At RSAC 2024, Curry sat on a panel titled: Cybersecurity Innovation: Complexities of Software Regulation, along with Ari Schwartz, former Special advisor to the President for Cybersecurity, Mickey Bresman, CEO of Semperis, and Nick Leiserson, Assistant National Cyber Director for the White House’s Office of the National Cyber Director. The panel covered what the requirements are for cybersecurity companies making, improving and maintaining new software.

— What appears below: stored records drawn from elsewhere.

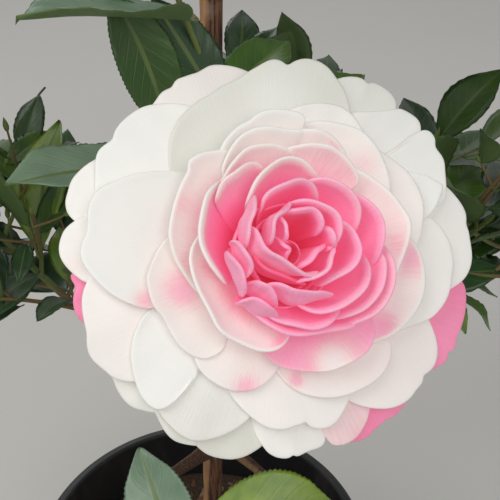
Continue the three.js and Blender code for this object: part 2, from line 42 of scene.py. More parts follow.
# Pot and potting mix
POT_HEIGHT = 200
POT_BASE_RADIUS = 85
POT_RIM_RADIUS = 110
POT_WALL = 3
POT_FLOOR = 4
RIM_ROLL = 5
RIM_DEPTH = 11
RIM_BEVEL = 2
FOOT_BAND = 26
COLLAR_DEPTH = 20
WALL_SWELL = 0.5
COLLAR_SWELL = 1.2
MIX_TOP = 165
MIX_RINGS = 34
MIX_SIDES = 120
CHIPS_SOWN = 900
CHIPS_REACH = 94
CHIPS_FROM_TRUNK = 13
CHIP_SIZE = 2.2
CHIP_SIZE_MORE = 6.5
CHIP_SIDES = 6
CLEARANCE = 0.3

# Trunk
FOOT_X = 6.4
LEAN = 0.0215
TRUNK_TOP = 640
TRUNK_FOOT_RADIUS = 6.3
TRUNK_TOP_RADIUS = 5.2
FLARE_RADIUS = 5
FLARE_HEIGHT = 13
FLARE_LOBES = 5

# Boughs, twigs and leaves
BOUGH_STATIONS = 4
BOUGH_TIP_RADIUS = 2.6
BOUGH_RINGS = 46
BOUGH_SAG = 0.28
BOUGH_FOOT_LEAST = 3.2
BOUGH_FOOT_MOST = 5.2
BOUGH_FOOT_BY_REACH = 0.011
ENTRY_LEAST = 0.3
ENTRY_MOST = 0.7
COLLAR = 1.45
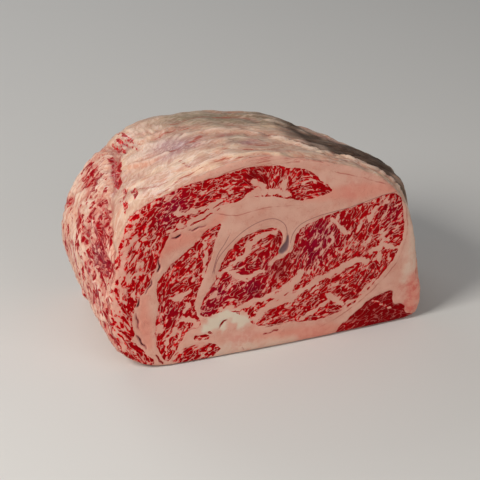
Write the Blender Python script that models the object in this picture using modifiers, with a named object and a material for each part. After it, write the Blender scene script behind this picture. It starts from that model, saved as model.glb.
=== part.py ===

One of the main problems with innovation in the US, Curry says, “Is that there’s a certain standard to which you have to build in order to service the federal Government. You need six to nine people working for two years, slowing down R&D. When the federal government buys solutions, they’re usually one version behind, more expensive, and they don’t get new features and specs. The problem is: the bad guys are evolving faster.”

In sectors outside cybersecurity, this is far less of a problem. In markets like storage, the key differentiator is typically cost, and extra features are not make or break. “But in cybersecurity, the differentiation is: does it actually stop bad guys? I’m very concerned about this in the context of cyber,” Curry says.

“But what does liability mean? What does a standard of care look like? But what does it mean when AI is changing the landscape? If only 1% of vulnerabilities ever get found, and you take care of that 1%, what about the other 99% that have yet to be discovered? Are you irresponsible for not having predicted that? That sounds like an impossible task. It’s going to play out interestingly.”

Tuning Out The Noise

Curry’s final advice for CISOs is to not overact to the hype in the industry, but to stay focused on the real issues.

“Don’t overreact to everything. Take it all in stride. Deal with what is emerging, because it’s not instant. The sense is that everything is increasing, very, very fast. But have you ever heard of the Shepard Tone? It sounds like it’s always increasing, but it’s not. It’s an auditory illusion.”

“That’s how it feels every [RSAC]. “We’ve got more to do, with less in these uncertain times!” I’ve heard that one for 30 years. 30 years. It can’t always be true.”